§ What the task asks
Only the lines from the start of the data through the one containing "42.6], [-25, 0]));" belong in your answer; return them exactly.

§ Rows
-*-
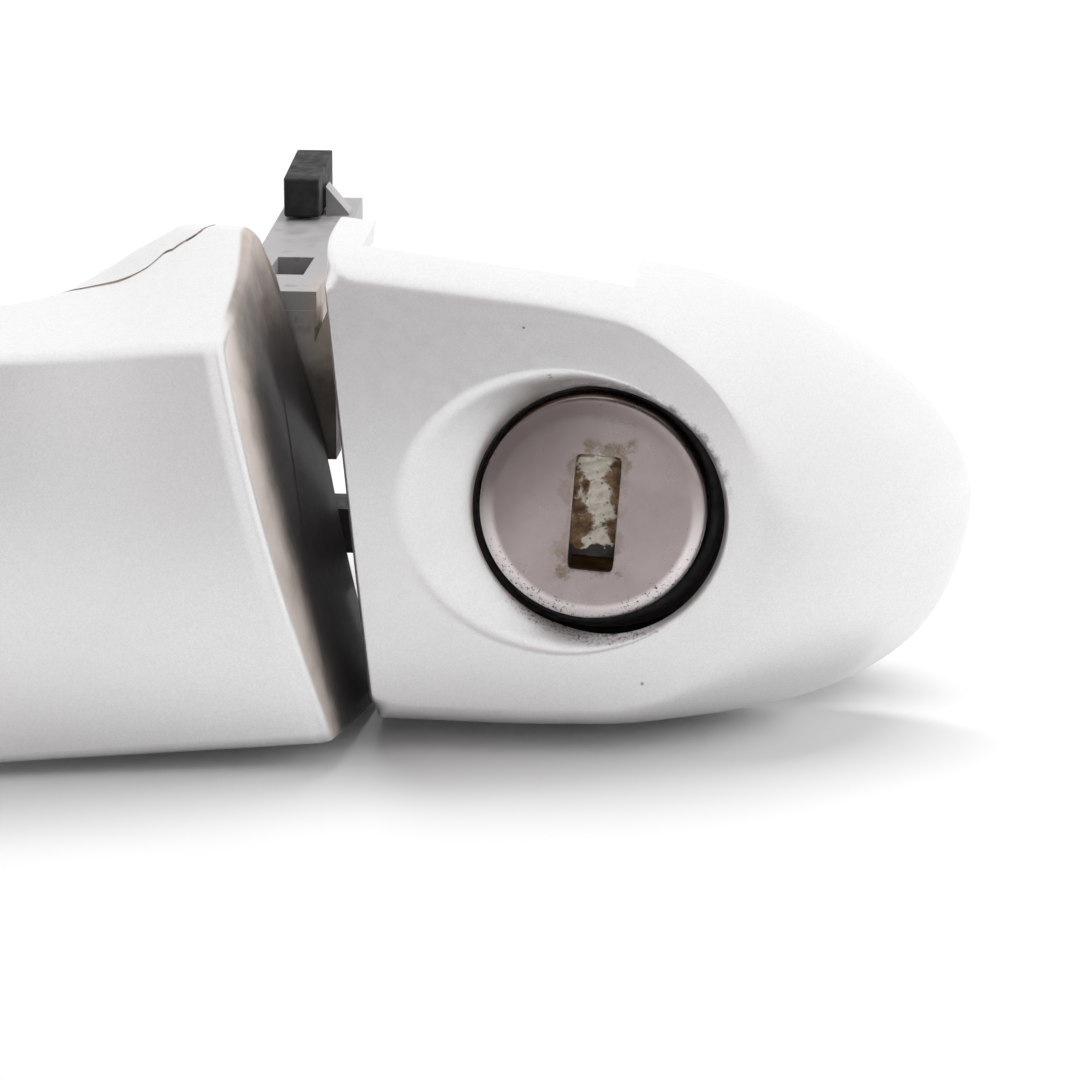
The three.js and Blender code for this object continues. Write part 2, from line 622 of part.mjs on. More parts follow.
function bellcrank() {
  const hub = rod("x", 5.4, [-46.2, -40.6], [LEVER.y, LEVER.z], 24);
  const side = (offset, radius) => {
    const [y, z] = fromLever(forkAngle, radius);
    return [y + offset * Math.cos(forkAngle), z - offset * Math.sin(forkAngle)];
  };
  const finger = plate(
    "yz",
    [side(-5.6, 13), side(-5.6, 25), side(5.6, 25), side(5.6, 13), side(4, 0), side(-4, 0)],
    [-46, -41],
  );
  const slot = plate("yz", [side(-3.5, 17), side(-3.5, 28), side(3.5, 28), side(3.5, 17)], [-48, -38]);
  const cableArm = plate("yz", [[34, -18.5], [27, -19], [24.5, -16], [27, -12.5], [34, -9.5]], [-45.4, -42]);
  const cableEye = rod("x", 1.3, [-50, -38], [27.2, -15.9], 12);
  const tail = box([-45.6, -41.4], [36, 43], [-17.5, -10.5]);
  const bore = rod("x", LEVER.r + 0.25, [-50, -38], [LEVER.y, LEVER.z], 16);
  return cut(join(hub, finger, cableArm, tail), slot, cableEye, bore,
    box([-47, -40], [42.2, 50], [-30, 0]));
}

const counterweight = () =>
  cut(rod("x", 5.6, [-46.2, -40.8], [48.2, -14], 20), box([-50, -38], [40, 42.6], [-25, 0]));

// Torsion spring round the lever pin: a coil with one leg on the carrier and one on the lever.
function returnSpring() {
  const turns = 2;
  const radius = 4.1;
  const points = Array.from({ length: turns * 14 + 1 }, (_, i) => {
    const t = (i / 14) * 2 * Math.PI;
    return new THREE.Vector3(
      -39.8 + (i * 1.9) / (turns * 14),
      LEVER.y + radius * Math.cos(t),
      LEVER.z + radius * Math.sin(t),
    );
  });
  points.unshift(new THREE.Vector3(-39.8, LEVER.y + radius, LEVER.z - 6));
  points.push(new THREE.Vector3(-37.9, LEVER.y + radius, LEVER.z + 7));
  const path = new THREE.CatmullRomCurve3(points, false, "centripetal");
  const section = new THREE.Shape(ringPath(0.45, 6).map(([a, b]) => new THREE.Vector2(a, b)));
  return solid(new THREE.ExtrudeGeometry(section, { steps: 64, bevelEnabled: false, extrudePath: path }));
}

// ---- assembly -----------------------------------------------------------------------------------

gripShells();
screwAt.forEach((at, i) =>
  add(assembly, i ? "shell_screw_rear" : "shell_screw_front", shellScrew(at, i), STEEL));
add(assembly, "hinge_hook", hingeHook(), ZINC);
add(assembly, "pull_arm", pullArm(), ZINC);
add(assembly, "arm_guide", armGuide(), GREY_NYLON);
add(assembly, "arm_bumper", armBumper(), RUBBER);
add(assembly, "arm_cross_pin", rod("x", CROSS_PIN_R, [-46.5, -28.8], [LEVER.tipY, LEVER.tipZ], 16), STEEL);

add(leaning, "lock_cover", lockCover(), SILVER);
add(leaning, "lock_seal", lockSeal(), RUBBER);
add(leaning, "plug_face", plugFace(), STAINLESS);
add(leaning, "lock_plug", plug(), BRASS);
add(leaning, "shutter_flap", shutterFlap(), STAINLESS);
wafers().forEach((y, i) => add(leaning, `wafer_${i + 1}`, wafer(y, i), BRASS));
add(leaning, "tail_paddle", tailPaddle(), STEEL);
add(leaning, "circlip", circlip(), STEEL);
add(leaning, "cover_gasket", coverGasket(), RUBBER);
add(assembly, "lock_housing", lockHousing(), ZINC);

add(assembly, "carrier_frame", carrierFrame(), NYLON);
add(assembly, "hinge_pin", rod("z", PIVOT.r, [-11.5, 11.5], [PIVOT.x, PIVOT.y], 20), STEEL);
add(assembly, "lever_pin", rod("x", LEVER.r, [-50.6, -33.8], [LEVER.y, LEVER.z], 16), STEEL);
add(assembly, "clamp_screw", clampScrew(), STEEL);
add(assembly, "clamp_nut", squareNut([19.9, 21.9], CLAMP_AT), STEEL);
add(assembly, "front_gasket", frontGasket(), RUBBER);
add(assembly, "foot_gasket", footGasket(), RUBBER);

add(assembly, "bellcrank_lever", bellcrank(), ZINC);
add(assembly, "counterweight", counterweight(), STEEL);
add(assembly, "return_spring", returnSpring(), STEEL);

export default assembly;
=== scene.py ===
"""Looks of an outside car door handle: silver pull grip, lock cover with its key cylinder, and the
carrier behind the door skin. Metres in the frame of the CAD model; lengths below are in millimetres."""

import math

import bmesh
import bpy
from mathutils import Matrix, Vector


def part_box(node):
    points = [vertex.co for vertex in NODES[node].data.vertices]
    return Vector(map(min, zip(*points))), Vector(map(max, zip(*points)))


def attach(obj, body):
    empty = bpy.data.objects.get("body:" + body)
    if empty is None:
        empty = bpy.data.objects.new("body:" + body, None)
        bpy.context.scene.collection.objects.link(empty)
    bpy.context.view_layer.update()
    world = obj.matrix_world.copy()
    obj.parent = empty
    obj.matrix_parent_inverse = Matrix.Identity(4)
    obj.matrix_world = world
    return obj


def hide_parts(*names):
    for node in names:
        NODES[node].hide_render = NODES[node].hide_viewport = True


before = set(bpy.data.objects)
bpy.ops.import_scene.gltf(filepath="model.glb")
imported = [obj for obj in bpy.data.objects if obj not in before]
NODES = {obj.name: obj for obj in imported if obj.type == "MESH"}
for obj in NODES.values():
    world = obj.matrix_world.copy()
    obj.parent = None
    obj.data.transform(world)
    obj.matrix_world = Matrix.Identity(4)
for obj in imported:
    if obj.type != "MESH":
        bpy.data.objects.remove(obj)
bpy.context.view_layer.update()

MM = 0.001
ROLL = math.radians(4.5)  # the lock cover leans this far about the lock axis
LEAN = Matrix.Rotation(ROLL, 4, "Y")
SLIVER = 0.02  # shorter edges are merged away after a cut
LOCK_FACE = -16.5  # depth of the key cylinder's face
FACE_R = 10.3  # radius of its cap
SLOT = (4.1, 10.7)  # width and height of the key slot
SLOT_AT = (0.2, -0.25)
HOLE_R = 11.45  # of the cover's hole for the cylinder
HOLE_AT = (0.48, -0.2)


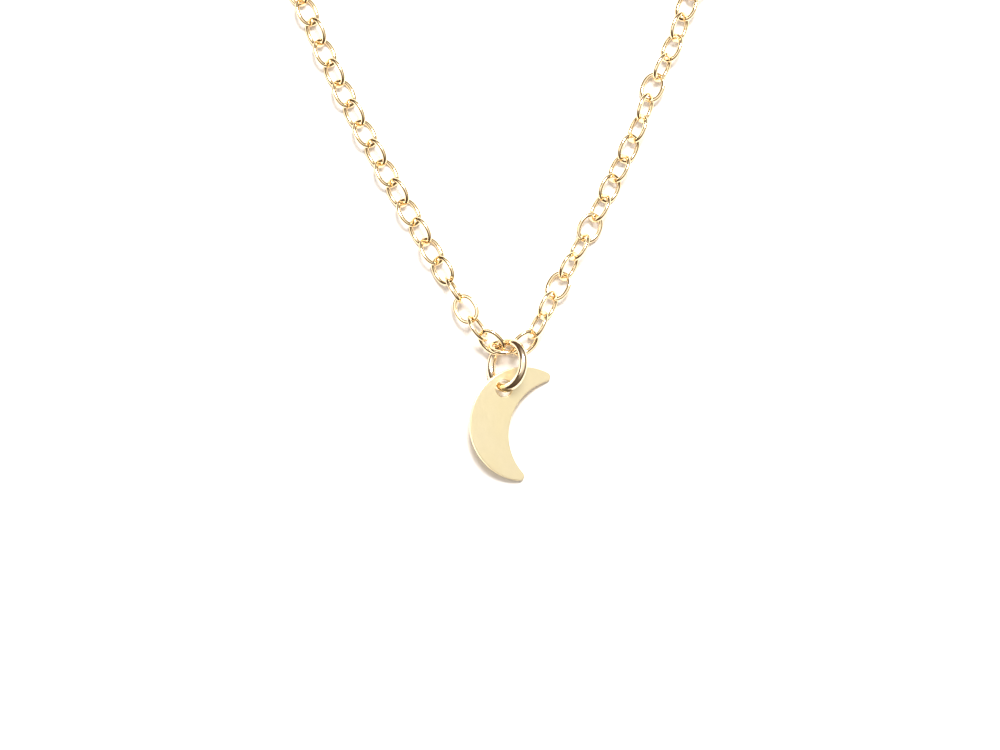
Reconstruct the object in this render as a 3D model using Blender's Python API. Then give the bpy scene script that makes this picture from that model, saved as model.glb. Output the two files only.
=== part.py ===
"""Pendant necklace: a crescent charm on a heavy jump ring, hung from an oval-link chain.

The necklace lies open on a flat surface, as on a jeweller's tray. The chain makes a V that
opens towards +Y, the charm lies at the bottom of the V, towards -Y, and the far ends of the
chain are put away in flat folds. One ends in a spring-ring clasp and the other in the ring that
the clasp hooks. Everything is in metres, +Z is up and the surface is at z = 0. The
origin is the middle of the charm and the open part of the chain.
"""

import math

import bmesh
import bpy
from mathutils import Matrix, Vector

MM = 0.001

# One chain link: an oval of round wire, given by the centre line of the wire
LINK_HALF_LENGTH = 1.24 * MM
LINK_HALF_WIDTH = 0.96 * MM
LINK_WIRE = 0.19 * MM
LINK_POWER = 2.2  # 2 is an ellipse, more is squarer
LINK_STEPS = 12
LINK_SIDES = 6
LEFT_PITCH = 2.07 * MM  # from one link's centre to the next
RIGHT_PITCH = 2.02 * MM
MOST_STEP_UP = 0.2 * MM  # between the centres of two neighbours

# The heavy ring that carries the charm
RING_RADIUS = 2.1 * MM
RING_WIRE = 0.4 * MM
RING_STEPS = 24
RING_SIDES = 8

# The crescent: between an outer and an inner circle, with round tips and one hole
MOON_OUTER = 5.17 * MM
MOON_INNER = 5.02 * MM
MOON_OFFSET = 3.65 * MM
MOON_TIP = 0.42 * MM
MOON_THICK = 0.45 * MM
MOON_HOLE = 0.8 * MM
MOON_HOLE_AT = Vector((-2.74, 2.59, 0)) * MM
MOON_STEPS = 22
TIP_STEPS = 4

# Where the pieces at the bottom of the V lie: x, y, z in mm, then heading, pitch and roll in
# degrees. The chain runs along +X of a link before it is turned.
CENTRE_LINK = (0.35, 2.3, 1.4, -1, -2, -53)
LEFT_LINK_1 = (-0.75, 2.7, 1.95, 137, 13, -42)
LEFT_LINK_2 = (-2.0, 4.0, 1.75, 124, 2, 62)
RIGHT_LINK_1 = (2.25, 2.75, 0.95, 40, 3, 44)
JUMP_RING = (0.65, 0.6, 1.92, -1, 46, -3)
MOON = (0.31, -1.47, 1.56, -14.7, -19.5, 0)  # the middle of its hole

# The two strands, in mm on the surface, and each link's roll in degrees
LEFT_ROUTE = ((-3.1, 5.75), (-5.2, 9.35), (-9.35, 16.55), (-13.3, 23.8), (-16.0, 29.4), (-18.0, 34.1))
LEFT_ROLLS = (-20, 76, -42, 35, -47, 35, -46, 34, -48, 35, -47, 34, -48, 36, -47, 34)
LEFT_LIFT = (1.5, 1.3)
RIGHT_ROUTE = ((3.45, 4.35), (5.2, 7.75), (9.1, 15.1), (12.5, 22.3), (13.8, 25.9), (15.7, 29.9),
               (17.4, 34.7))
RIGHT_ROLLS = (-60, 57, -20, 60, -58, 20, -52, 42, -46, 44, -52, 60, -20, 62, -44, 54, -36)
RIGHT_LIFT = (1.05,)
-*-
§ Correct response
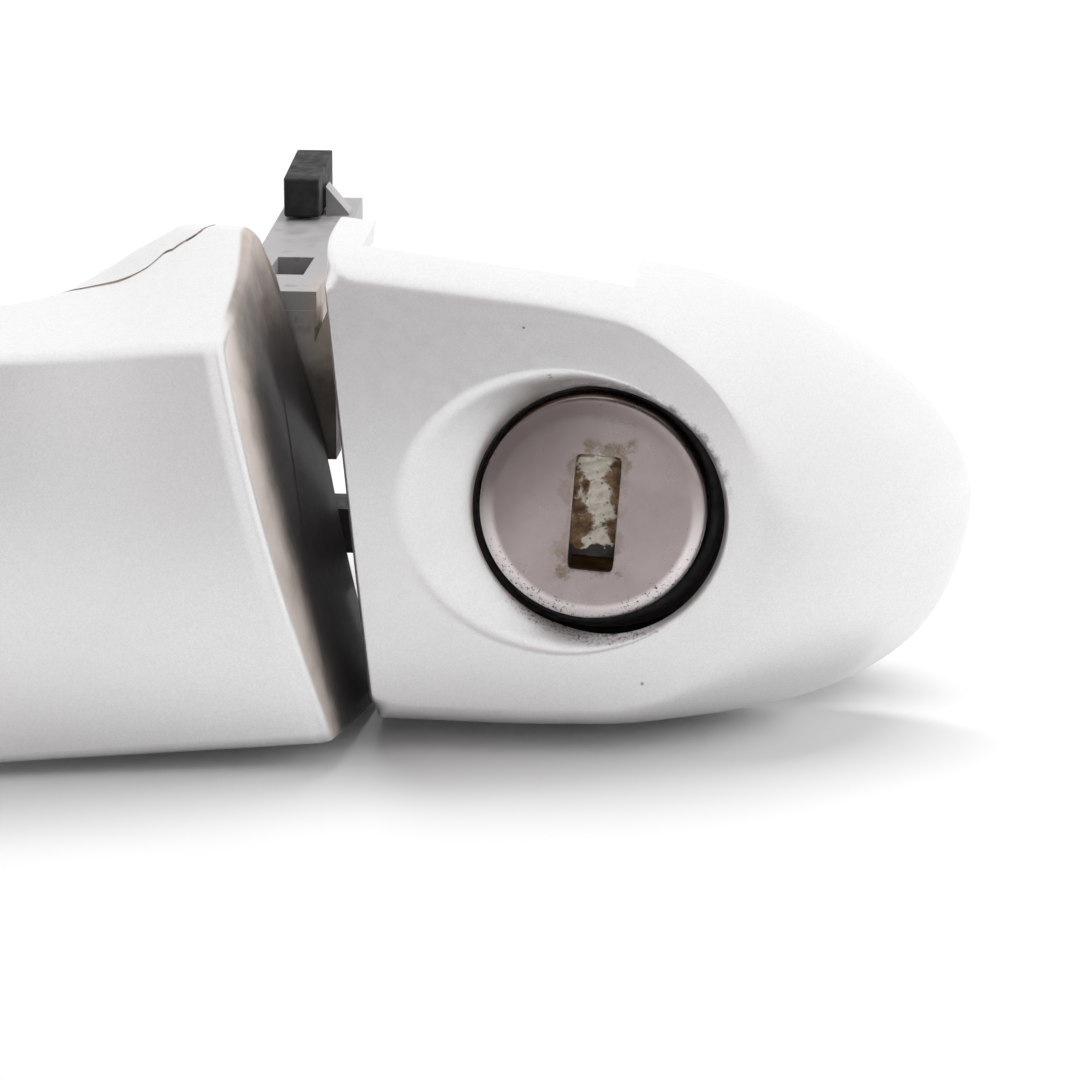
The three.js and Blender code for this object continues. Write part 2, from line 622 of part.mjs on. More parts follow.
function bellcrank() {
  const hub = rod("x", 5.4, [-46.2, -40.6], [LEVER.y, LEVER.z], 24);
  const side = (offset, radius) => {
    const [y, z] = fromLever(forkAngle, radius);
    return [y + offset * Math.cos(forkAngle), z - offset * Math.sin(forkAngle)];
  };
  const finger = plate(
    "yz",
    [side(-5.6, 13), side(-5.6, 25), side(5.6, 25), side(5.6, 13), side(4, 0), side(-4, 0)],
    [-46, -41],
  );
  const slot = plate("yz", [side(-3.5, 17), side(-3.5, 28), side(3.5, 28), side(3.5, 17)], [-48, -38]);
  const cableArm = plate("yz", [[34, -18.5], [27, -19], [24.5, -16], [27, -12.5], [34, -9.5]], [-45.4, -42]);
  const cableEye = rod("x", 1.3, [-50, -38], [27.2, -15.9], 12);
  const tail = box([-45.6, -41.4], [36, 43], [-17.5, -10.5]);
  const bore = rod("x", LEVER.r + 0.25, [-50, -38], [LEVER.y, LEVER.z], 16);
  return cut(join(hub, finger, cableArm, tail), slot, cableEye, bore,
    box([-47, -40], [42.2, 50], [-30, 0]));
}

const counterweight = () =>
  cut(rod("x", 5.6, [-46.2, -40.8], [48.2, -14], 20), box([-50, -38], [40, 42.6], [-25, 0]));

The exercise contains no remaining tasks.